Word: Print Comments only

November 14, 2017

You can print comments and track changes with a document easily enough, but what if you JUST want to print the comments in a Word document?

It’s a bit fiddly, but it can be done. Here’s how:

  1. Open the Word document that has comments.
  2. Go to the Review tab.
  3. Click the drop-down arrow next to the Show markup button.
  4. Turn off everything except Comments. You can only turn them off one at a time, so you’ll have to do the previous step and this one several times to turn off all the options except Comments. When you’re finished, only Comments should have a check mark next to it.
  5. Go to File > Print.
  6. Under Settings, the default to Print all pages. You don’t want that, so click the drop-down next to those words.
  7. Select List of Markup. Note: The Print Markup option at the bottom of the list should be ticked; if it’s not, select it too.
  8. Choose your printer as you normally, then click Print.
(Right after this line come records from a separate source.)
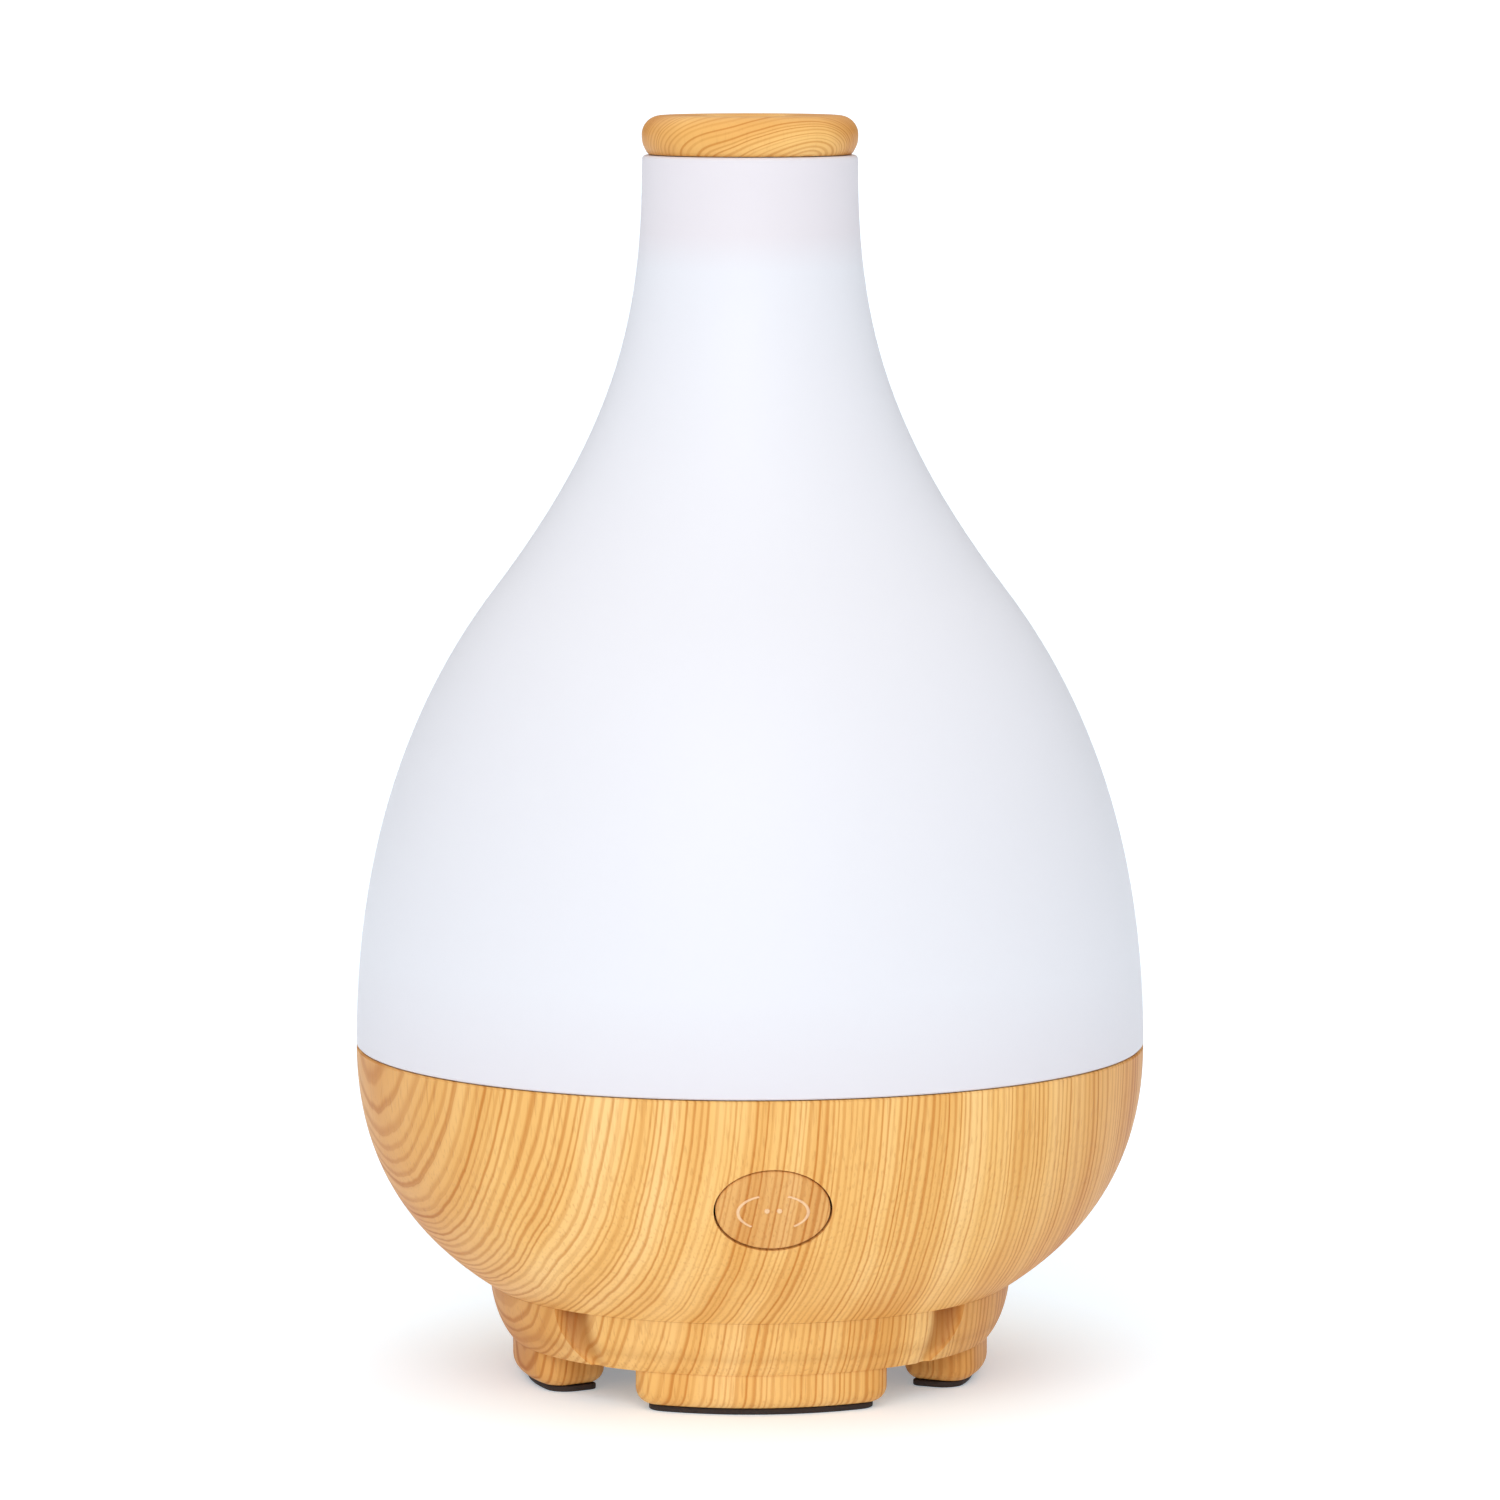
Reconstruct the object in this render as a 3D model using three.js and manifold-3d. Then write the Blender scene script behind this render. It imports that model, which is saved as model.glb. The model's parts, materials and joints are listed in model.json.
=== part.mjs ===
// A cool mist humidifier: wood-grain base and cap, frosted cover, ultrasonic disc and fan inside.
// Millimetres, +Z up. The origin is on the floor under the middle of the base, and the button faces -Y.
import * as THREE from "three";
import { mergeVertices } from "three/addons/utils/BufferGeometryUtils.js";
import Module from "manifold-3d";

const wasm = await Module();
wasm.setup();

// Overall form
const BELLY_RADIUS = 72.5; // widest radius, at the seam of base and cover
const SEAM_HEIGHT = 62;
const SHOULDER_RADIUS = 47; // where the belly's curve hands over to the neck's
const SHOULDER_HEIGHT = 145.5;
const SHOULDER_LEAN = 0.762; // radius lost for each millimetre of height there
const RIM_HEIGHT = 225;
const NECK_RADIUS = 19.7;
const CREASE_RADIUS = 48; // where the bowl meets the foot ring
const CREASE_HEIGHT = 17.8;
const BOWL_FULLNESS = 20 / 44.2; // share of the bowl's height over which its wall nears upright
const RING_FOOT_RADIUS = 44.2;
const RING_FOOT_HEIGHT = 7.7;

// Walls and clearances
const COVER_WALL = 2;
const BOWL_WALL = 2.3;
const TANK_WALL = 2;
const LID_WALL = 1.6;
const CAP_WALL = 1.6;
const REST_GAP = 0.3; // left between pieces that rest on each other
const SLIP = 0.5; // radial room for pieces that lift in and out

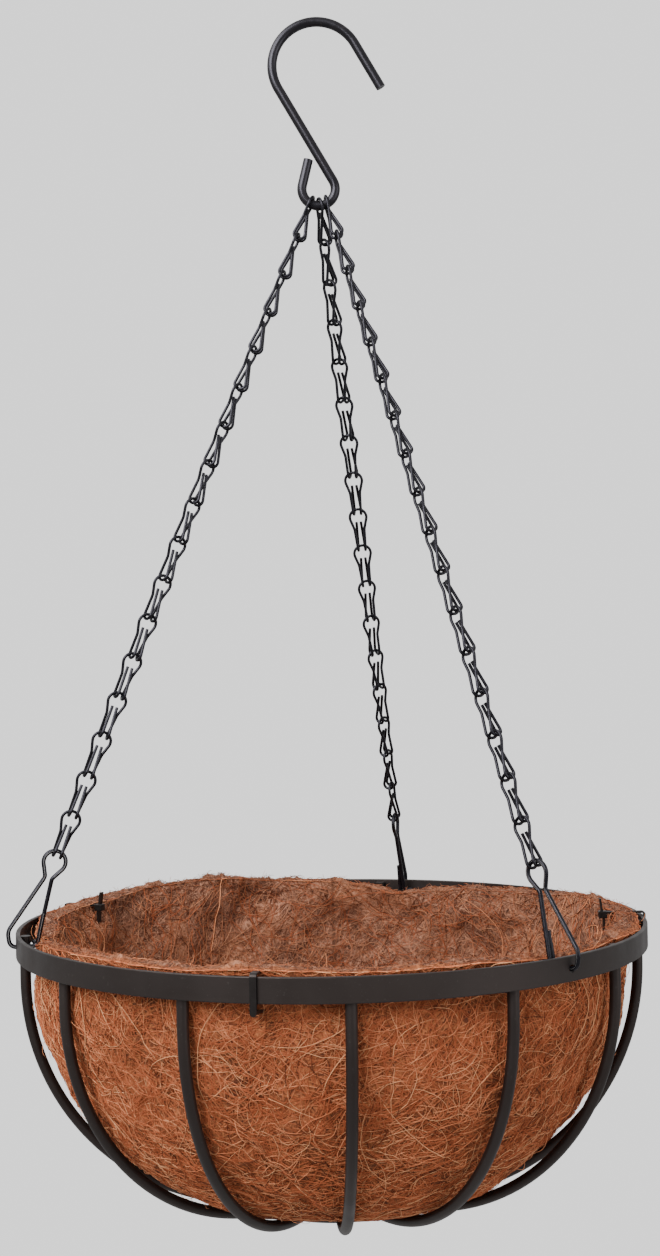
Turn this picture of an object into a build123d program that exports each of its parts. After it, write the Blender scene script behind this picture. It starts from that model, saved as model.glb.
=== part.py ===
from build123d import *
from math import asin, cos, degrees, radians, sin, sqrt
import os

# A hanging basket: a bowl of welded round bars under a flat iron rim, lined with a
# coconut fibre mat, hung by three chains of bent wire links from one S-hook.
# The origin is the seat of the S-hook: the inside top of its upper bend. +Z is up,
# and the S-hook lies in the XZ plane. Azimuths count from -Y, positive towards +X.
# All sizes are in millimetres.

# S-hook
hook_wire = 5.5
hook_bend_radius = 25.6
hook_curl_radius = 9.6
hook_centres = 71.1
hook_tip = 29.6
curl_tip = 15.2
curl_tip_lean = 14.1

# Rim of flat bar
rim_diameter = 355.6
rim_height = 12.7
rim_thickness = 2.5
rim_edge_round = 0.4
clip_hole = 4.2

# Bowl of round bars
rib_count = 13
rib_wire = 6.0
rib_first_azimuth = 2.9
rib_top_drop = 1.5
rib_straight = 25.0
rib_weld_depth = 0.3
bowl_depth = 155.0
base_ring_diameter = 90.0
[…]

If you want to print out just one reviewer’s comments, repeat the steps above. When you get to Step 4, follow those instructions and then select Specific people from the Show Markup list and choose the person or people whose comments you want to print. Once you’ve done that, continue on from Step 5 above.

NOTE: I couldn’t find how to print just the comments in a Word document converted to PDF. Adobe Acrobat doesn’t recognise Word’s comments as comments, only its own.